• Provided material:
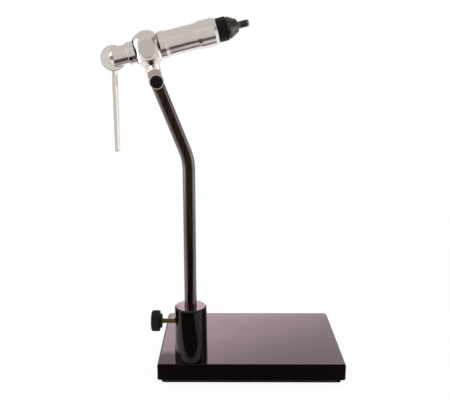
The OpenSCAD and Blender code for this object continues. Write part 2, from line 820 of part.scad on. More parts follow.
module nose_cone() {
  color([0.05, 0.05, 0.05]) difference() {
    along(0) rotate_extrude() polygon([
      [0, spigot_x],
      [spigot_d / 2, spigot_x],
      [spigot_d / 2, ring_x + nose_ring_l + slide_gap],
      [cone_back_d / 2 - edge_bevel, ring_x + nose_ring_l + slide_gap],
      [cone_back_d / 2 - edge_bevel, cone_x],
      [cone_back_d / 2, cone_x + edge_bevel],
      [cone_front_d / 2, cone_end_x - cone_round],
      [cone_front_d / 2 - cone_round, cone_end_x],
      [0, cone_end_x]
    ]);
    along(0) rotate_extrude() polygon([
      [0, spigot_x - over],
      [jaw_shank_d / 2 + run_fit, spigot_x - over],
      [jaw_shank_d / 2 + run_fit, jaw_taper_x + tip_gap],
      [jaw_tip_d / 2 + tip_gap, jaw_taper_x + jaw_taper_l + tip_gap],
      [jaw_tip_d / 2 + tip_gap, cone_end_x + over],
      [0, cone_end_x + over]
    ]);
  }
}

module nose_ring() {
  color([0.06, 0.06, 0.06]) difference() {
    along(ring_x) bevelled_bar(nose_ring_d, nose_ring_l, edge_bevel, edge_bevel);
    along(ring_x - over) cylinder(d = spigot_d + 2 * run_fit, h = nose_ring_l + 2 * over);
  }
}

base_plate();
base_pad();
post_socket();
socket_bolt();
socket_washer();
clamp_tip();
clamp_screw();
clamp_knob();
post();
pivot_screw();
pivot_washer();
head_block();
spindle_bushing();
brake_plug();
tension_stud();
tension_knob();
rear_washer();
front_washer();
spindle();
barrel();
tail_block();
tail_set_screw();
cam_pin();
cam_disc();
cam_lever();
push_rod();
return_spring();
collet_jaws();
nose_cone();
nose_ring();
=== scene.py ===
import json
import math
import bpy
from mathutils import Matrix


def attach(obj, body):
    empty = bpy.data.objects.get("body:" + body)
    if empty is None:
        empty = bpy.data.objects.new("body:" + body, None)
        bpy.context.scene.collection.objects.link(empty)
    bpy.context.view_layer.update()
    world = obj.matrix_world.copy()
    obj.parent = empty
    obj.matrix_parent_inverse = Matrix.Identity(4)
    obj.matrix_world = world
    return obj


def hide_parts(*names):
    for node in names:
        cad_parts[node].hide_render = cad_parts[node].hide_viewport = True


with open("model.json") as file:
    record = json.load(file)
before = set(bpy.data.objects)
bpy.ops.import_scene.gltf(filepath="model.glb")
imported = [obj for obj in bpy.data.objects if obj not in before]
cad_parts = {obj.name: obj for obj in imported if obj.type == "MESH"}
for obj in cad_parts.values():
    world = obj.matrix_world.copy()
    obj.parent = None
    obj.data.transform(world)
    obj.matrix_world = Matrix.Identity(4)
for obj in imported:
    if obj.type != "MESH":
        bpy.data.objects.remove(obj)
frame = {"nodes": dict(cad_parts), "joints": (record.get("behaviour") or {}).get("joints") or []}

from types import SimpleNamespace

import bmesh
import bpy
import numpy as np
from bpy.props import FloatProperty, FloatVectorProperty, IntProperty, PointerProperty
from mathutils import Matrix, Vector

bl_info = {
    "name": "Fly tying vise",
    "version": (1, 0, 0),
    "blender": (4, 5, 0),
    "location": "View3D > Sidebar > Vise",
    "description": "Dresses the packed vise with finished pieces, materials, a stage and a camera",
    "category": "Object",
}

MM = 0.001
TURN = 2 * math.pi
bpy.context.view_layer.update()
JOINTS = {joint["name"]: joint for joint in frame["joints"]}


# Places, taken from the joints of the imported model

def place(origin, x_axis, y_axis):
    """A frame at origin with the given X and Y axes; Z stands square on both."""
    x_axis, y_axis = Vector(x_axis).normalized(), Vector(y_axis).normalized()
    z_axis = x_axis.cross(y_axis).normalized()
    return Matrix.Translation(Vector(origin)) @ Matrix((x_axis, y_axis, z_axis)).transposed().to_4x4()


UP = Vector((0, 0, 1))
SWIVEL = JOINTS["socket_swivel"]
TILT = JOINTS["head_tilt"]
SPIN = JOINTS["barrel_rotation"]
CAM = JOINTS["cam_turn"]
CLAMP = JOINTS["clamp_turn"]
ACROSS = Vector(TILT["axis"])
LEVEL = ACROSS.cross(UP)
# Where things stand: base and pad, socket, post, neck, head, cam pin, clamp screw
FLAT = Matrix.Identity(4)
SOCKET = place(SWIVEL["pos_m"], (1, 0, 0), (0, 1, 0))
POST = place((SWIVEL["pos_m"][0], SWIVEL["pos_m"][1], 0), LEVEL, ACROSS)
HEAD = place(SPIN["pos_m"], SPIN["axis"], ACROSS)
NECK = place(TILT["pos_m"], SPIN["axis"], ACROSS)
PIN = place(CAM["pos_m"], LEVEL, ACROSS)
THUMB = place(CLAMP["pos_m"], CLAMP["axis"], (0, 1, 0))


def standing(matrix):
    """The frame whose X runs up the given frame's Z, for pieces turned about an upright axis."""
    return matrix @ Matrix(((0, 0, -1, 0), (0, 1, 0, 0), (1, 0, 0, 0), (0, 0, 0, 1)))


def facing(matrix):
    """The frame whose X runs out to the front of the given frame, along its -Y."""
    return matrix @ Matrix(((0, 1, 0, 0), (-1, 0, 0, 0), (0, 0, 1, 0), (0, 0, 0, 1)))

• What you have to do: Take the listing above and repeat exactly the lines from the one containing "base_plate();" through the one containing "obj.parent = empty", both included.

• Solution for this problem:
base_plate();
base_pad();
post_socket();
socket_bolt();
socket_washer();
clamp_tip();
clamp_screw();
clamp_knob();
post();
pivot_screw();
pivot_washer();
head_block();
spindle_bushing();
brake_plug();
tension_stud();
tension_knob();
rear_washer();
front_washer();
spindle();
barrel();
tail_block();
tail_set_screw();
cam_pin();
cam_disc();
cam_lever();
push_rod();
return_spring();
collet_jaws();
nose_cone();
nose_ring();
=== scene.py ===
import json
import math
import bpy
from mathutils import Matrix


def attach(obj, body):
    empty = bpy.data.objects.get("body:" + body)
    if empty is None:
        empty = bpy.data.objects.new("body:" + body, None)
        bpy.context.scene.collection.objects.link(empty)
    bpy.context.view_layer.update()
    world = obj.matrix_world.copy()
    obj.parent = empty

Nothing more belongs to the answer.